Microloans can be used for several things to help your small business expand. Eligible borrowers can use the loans for business financing, including working capital, to buy inventory, supplies, furniture, equipment, machinery, and other materials you might need to rebuild, expand, or improve your small business.
SBA microloans cannot be used to pay off existing debt or to purchase real estate. If you’re looking for a loan to either pay off debt or buy property for your business, you might want to consider other SBA loan programs, such as an SBA 504 loan or an SBA 7(a) loan.
Getting an SBA loan can be time-consuming, and microloans are no different, although they are more accessible than other types of SBA loans.
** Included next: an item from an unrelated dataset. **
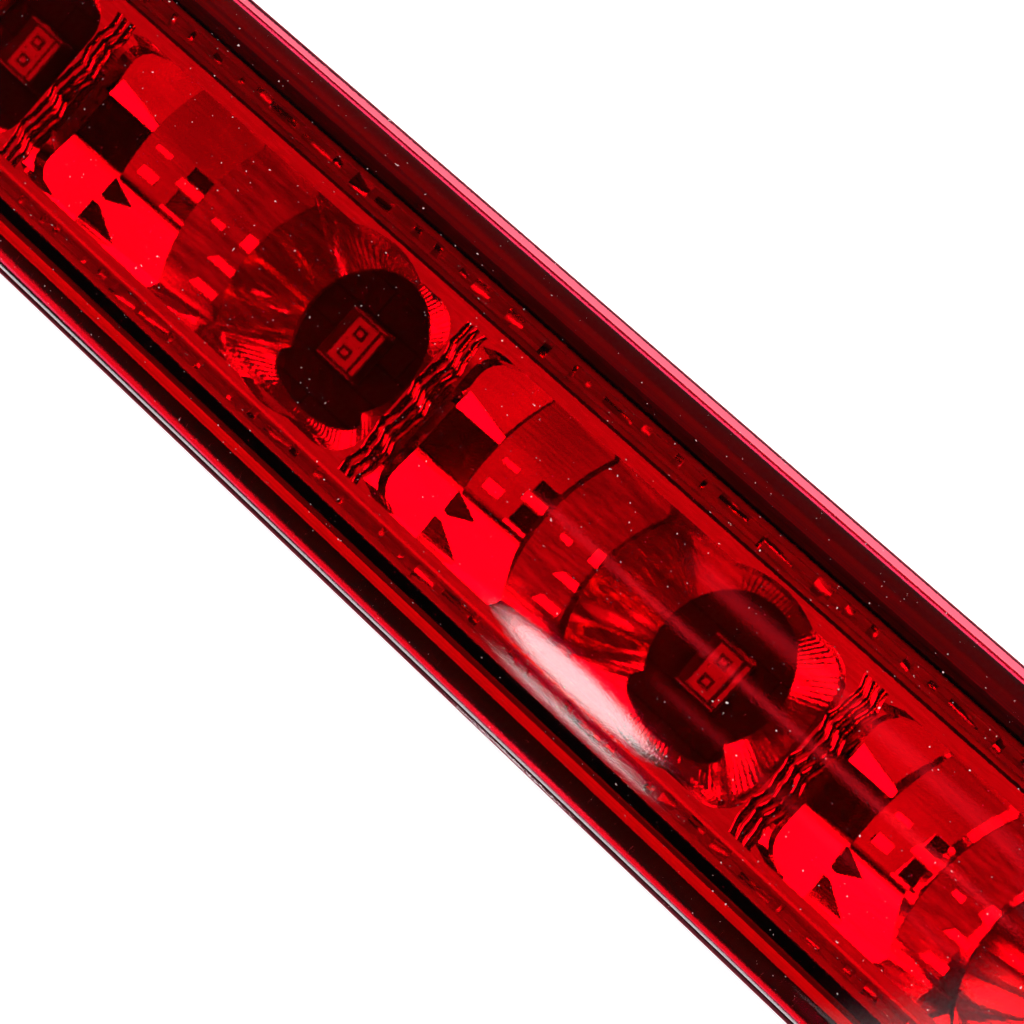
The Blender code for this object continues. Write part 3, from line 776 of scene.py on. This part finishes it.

Here are the main requirements to apply for an SBA microloan:
Be a for-profit company: In most cases, to qualify for an SBA microloan, you need to have a for-profit business that has been in operation for at least two years. Some nonprofit child care centers are also eligible to apply.
Be able to repay the loan: An SBA lender will want to know that you can pay back the SBA loan. You’ll need to submit a business plan as well as any cash flow statements or expected financial projections.
Collateral and personal guarantee: Since many SBA microloan lenders don’t require a high credit score, you will need to provide collateral, such as business assets — like real estate, equipment, or accounts receivable — or personal assets like your car or home. You’ll also need to have a personal guarantee who will sign onto the loan.
Provide tax returns and pay stubs: You’ll need to provide your personal tax returns and those of your business. In addition, you’ll be asked for recent pay stubs to ensure you meet the loan requirements.
Submit business licenses and permits: Existing businesses may also be asked to provide any licenses or permits required to operate, a list of current business assets, and any current leases and contracts.
Keep in mind that some microlenders will have other additional requirements, so be sure to check out the SBA list of intermediary lenders before you apply.
There are several benefits of getting an SBA microloan. Both startups and established companies are eligible to apply, and you can get smaller loan amounts. Because there is not as much emphasis on credit scores, it’s a great option for those with a lower credit score. In addition, SBA microloans are often available to those who might not otherwise be able to get loans from traditional financial institutions.
However, microloans can’t be used for everything. If you are looking to consolidate your debt or purchase real estate, you’ll need to apply for a different type of loan. In addition, you’re limited to only borrowing up to $50,000. The SBA microloan process is also time-consuming and can take several weeks to get approval. And you’ll need to provide collateral and have a cosigner to be eligible for most SBA microloans.
SBA microloans are one way you can get financing to expand your small business or startup. Still, you’ll need to meet the eligibility requirements and follow the application procedures. The SBA does not lend money directly to small businesses; instead, it works with a network of intermediary lenders who provide the loans. This means there may be additional requirements depending on the lender.
An SBA microloan can provide several advantages to small business owners, including low-interest rates, flexible repayment terms, and access to technical assistance and training. Microloans are typically used for working capital, inventory, equipment, and other short-term needs. However, there are also some drawbacks to consider, such as the relatively small loan amount, strict eligibility requirements, and the requirement for collateral or a personal guarantee.